* START Source excerpt *

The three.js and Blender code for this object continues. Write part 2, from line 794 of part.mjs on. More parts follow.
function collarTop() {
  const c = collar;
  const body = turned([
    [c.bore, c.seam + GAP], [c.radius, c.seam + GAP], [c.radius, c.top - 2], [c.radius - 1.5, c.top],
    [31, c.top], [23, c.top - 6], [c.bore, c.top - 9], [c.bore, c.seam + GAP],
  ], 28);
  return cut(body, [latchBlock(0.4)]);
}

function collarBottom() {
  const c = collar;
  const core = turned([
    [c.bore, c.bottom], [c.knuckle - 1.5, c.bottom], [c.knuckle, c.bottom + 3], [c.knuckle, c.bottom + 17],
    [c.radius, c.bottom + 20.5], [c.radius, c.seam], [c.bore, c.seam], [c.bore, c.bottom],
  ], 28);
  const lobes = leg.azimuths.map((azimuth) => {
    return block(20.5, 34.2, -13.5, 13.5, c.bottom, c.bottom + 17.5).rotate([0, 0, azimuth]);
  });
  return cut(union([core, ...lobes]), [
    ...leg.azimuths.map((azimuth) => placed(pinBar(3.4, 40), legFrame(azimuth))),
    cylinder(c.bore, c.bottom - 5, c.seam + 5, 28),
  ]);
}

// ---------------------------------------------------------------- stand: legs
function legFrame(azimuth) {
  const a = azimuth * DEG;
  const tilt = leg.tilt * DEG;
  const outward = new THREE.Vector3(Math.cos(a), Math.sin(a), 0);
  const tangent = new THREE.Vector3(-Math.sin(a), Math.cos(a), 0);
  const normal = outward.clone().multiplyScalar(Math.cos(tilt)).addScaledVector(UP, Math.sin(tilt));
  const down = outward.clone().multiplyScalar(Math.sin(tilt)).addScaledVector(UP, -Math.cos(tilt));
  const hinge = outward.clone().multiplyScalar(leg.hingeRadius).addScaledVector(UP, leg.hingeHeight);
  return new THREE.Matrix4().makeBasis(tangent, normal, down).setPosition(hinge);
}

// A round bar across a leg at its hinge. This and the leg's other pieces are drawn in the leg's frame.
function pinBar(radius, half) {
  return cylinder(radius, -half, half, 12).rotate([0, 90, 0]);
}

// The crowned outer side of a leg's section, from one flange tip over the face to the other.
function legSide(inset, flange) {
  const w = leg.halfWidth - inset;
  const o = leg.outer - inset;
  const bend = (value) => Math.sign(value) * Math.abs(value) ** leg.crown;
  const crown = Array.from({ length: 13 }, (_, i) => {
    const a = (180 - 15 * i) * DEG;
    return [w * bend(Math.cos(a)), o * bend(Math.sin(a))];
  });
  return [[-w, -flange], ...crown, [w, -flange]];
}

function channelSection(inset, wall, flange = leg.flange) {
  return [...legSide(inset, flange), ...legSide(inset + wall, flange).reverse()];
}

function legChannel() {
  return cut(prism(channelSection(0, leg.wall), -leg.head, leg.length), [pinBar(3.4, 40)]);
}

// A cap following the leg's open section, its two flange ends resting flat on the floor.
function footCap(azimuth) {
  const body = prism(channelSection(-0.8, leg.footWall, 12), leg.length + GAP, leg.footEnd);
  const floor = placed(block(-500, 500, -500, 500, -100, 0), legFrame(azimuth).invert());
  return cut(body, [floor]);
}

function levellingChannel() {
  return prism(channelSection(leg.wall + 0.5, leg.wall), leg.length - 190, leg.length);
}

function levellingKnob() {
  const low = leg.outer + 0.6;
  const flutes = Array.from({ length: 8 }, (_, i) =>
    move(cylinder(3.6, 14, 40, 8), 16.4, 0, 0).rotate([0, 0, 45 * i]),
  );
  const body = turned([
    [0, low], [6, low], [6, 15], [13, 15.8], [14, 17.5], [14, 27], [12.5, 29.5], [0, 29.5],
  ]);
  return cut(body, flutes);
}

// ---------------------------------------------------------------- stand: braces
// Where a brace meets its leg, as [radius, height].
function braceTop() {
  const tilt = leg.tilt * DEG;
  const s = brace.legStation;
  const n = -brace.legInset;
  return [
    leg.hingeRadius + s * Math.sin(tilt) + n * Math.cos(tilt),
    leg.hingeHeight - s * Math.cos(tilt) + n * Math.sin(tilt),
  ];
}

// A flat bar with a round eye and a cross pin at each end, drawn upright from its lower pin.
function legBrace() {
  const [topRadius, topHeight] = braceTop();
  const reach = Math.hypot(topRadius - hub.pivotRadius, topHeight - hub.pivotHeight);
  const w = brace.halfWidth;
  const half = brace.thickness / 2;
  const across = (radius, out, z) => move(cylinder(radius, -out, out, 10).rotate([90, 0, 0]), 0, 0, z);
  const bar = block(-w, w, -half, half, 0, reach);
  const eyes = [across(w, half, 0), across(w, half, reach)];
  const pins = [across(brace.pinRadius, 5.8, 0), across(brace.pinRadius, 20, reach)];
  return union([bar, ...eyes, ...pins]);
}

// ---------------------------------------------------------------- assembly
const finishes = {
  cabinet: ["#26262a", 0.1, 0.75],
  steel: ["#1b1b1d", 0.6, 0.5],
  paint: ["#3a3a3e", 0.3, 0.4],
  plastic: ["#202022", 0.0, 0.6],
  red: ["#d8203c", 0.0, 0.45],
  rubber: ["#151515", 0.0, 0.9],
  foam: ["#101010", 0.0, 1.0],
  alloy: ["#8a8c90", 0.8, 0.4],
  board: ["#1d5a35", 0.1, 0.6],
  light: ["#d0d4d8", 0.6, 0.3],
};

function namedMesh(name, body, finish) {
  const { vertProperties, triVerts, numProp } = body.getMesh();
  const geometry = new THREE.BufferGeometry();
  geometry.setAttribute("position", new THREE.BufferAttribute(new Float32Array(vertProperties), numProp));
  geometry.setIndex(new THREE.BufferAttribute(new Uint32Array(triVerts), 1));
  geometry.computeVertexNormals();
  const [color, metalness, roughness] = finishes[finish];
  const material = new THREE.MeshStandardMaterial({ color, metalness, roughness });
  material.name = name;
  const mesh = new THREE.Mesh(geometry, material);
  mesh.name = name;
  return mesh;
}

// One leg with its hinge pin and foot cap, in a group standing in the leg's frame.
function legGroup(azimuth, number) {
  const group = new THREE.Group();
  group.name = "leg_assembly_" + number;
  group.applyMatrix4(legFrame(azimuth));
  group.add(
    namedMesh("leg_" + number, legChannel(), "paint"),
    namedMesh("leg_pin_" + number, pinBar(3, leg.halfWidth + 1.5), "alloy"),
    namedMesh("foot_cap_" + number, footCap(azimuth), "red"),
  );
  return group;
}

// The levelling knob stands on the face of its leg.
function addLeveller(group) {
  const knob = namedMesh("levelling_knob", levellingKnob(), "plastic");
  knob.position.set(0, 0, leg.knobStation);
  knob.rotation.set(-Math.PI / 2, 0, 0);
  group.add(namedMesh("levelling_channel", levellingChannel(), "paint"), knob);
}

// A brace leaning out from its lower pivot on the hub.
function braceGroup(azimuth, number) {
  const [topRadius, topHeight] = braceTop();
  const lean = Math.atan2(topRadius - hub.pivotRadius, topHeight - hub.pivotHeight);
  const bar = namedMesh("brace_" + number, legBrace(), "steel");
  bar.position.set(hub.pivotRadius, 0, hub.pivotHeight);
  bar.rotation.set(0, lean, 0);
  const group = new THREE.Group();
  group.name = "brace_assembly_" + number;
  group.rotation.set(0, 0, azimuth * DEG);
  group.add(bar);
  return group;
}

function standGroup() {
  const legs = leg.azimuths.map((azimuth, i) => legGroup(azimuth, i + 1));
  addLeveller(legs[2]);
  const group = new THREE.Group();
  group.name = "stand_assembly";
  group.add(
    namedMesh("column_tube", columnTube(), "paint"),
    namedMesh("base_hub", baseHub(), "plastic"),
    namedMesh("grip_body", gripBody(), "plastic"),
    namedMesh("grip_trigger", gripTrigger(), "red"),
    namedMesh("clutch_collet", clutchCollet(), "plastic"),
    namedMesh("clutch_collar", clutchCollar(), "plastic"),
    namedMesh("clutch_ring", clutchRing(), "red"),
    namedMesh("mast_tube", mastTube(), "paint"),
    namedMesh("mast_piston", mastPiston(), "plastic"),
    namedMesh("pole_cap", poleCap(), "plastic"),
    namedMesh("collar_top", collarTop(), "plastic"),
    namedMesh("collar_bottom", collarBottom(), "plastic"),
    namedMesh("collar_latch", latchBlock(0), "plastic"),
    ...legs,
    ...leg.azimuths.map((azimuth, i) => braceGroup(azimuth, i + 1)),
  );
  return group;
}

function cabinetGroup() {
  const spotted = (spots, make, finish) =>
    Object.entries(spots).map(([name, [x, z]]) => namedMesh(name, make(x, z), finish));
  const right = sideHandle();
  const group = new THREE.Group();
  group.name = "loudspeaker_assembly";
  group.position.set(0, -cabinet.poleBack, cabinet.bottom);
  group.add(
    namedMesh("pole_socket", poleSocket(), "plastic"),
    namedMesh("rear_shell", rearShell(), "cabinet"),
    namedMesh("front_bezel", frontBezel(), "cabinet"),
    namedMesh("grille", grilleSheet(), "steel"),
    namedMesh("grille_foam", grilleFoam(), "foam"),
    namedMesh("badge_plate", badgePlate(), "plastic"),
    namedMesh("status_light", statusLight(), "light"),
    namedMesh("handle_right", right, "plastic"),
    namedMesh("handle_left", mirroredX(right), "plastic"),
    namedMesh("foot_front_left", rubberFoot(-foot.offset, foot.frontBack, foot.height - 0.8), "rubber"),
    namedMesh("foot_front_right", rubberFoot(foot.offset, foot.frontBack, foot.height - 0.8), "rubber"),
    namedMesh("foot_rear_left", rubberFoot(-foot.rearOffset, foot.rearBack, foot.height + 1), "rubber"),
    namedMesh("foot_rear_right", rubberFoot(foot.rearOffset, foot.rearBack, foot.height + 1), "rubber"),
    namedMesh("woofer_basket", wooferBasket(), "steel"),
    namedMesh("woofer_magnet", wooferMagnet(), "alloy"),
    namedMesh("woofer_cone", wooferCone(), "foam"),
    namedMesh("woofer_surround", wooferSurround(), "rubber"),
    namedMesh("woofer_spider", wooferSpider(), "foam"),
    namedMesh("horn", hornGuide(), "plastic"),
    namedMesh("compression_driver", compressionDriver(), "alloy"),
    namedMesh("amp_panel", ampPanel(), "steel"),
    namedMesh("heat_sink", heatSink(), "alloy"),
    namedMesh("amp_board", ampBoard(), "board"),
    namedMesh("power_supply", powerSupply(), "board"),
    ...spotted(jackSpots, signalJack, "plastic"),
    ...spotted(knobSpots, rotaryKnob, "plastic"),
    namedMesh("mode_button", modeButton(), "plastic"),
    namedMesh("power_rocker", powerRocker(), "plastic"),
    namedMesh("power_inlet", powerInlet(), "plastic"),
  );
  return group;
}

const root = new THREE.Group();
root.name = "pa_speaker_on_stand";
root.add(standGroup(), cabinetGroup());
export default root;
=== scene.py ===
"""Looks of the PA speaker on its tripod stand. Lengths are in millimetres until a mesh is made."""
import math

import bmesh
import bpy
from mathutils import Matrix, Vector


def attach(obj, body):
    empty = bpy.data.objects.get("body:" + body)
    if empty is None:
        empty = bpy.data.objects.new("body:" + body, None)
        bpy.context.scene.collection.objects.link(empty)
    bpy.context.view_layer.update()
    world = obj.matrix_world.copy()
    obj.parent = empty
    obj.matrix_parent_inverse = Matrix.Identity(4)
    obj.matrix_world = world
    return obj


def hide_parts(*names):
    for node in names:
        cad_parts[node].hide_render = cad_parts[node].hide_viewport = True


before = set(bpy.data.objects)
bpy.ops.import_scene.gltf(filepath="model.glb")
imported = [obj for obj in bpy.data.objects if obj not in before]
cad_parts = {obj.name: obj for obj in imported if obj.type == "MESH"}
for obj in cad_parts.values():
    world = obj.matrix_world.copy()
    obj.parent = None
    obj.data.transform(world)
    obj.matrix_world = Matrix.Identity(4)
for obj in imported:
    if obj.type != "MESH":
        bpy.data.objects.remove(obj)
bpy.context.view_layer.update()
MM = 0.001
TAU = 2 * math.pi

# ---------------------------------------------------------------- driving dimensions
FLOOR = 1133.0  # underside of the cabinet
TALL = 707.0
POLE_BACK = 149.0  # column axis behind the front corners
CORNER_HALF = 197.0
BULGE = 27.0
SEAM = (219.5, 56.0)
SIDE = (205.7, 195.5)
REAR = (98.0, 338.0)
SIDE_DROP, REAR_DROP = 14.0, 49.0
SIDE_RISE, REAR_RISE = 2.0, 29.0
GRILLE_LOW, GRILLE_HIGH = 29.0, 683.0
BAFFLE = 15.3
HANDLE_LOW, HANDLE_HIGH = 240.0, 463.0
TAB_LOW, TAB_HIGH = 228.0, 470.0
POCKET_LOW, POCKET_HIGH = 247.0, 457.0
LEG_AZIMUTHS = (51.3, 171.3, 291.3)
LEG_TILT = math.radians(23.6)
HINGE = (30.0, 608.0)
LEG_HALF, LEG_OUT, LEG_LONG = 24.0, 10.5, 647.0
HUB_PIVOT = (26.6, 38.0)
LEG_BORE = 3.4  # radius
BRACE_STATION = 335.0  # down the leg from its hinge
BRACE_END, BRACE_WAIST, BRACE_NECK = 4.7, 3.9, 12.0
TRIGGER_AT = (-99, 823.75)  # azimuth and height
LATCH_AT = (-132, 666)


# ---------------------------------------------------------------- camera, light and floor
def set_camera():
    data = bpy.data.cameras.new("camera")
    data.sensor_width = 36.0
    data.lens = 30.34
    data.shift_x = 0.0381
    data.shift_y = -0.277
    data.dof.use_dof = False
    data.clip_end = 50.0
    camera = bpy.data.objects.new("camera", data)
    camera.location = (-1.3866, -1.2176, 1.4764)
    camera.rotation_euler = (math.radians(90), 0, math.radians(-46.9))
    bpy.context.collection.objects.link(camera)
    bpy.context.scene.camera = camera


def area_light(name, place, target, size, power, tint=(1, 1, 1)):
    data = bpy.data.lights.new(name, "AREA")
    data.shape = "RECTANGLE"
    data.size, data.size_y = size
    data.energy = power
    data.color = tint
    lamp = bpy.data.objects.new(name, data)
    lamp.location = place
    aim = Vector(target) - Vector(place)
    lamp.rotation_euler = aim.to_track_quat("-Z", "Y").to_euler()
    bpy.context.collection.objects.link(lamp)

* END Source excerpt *

Begin with the line containing "const root = new THREE.Group();" and end with the line containing "TAU = 2 * math.pi"; repeat every line from start to finish exactly, and nothing outside them.

### Response
const root = new THREE.Group();
root.name = "pa_speaker_on_stand";
root.add(standGroup(), cabinetGroup());
export default root;
=== scene.py ===
"""Looks of the PA speaker on its tripod stand. Lengths are in millimetres until a mesh is made."""
import math

import bmesh
import bpy
from mathutils import Matrix, Vector


def attach(obj, body):
    empty = bpy.data.objects.get("body:" + body)
    if empty is None:
        empty = bpy.data.objects.new("body:" + body, None)
        bpy.context.scene.collection.objects.link(empty)
    bpy.context.view_layer.update()
    world = obj.matrix_world.copy()
    obj.parent = empty
    obj.matrix_parent_inverse = Matrix.Identity(4)
    obj.matrix_world = world
    return obj


def hide_parts(*names):
    for node in names:
        cad_parts[node].hide_render = cad_parts[node].hide_viewport = True


before = set(bpy.data.objects)
bpy.ops.import_scene.gltf(filepath="model.glb")
imported = [obj for obj in bpy.data.objects if obj not in before]
cad_parts = {obj.name: obj for obj in imported if obj.type == "MESH"}
for obj in cad_parts.values():
    world = obj.matrix_world.copy()
    obj.parent = None
    obj.data.transform(world)
    obj.matrix_world = Matrix.Identity(4)
for obj in imported:
    if obj.type != "MESH":
        bpy.data.objects.remove(obj)
bpy.context.view_layer.update()
MM = 0.001
TAU = 2 * math.pi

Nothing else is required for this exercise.